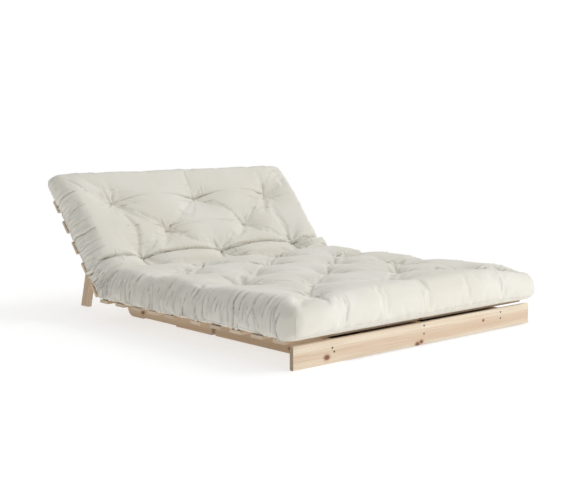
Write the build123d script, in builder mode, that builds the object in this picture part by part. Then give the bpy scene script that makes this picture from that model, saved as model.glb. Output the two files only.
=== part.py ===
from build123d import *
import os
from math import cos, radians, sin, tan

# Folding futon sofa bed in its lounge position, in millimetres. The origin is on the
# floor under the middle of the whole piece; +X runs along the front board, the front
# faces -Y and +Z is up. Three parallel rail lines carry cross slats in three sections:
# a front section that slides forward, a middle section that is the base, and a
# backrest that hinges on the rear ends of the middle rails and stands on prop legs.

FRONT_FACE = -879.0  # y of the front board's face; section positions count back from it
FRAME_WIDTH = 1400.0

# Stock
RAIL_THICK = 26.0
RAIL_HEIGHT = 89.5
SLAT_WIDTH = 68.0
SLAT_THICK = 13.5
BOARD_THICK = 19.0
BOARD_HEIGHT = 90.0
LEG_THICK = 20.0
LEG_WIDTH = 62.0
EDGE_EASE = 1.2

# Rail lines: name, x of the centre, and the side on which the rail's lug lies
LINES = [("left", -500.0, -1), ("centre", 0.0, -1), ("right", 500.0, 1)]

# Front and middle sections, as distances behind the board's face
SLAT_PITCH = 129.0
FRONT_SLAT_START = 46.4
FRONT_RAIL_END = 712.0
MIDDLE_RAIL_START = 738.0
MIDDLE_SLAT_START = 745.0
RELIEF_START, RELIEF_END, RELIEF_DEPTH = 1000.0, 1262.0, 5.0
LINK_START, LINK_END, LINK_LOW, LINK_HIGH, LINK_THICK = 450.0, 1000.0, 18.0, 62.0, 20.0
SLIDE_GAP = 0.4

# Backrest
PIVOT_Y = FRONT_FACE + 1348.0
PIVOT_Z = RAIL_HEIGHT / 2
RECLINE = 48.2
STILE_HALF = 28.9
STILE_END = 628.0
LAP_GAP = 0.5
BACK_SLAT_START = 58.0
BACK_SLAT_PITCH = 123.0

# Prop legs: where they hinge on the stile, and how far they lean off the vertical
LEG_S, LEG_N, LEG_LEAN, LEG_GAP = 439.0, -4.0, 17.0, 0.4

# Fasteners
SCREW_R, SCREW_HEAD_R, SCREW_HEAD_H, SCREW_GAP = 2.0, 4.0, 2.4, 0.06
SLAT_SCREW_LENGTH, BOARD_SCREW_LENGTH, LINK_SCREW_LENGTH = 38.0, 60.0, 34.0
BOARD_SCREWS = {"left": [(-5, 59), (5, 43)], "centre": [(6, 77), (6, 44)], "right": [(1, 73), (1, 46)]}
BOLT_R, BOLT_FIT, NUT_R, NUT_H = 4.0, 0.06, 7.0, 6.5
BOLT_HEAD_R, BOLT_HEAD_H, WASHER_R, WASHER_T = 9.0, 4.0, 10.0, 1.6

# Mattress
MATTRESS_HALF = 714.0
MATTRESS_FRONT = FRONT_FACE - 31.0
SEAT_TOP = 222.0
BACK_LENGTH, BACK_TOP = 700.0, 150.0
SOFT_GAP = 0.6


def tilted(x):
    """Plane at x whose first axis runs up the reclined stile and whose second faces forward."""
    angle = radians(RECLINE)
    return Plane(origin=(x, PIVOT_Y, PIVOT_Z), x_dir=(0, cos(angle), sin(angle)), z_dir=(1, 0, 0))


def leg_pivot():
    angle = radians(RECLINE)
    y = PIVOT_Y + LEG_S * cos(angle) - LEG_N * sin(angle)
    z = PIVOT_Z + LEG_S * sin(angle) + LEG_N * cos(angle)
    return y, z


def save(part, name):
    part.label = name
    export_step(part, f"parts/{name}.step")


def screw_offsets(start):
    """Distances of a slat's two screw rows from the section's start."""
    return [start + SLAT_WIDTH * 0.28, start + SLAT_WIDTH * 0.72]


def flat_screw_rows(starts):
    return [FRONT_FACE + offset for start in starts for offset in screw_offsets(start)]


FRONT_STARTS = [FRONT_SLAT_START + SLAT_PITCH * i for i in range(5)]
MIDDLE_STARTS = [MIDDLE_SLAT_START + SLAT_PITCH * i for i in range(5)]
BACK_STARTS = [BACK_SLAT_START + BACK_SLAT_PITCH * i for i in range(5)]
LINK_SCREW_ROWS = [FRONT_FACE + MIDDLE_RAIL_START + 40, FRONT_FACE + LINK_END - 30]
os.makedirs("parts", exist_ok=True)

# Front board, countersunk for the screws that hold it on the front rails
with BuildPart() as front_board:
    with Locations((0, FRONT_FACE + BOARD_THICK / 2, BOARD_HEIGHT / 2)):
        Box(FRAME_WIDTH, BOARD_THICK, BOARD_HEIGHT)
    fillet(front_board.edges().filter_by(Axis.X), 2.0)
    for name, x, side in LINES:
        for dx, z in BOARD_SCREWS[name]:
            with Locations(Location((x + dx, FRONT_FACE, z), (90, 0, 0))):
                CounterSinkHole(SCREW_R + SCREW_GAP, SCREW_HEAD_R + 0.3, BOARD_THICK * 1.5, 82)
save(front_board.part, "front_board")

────

→ Given instruction: Pick out the lines containing the string "that".

→ Expected answer:
Write the build123d script, in builder mode, that builds the object in this picture part by part. Then give the bpy scene script that makes this picture from that model, saved as model.glb. Output the two files only.
# a front section that slides forward, a middle section that is the base, and a
# backrest that hinges on the rear ends of the middle rails and stands on prop legs.
# Front board, countersunk for the screws that hold it on the front rails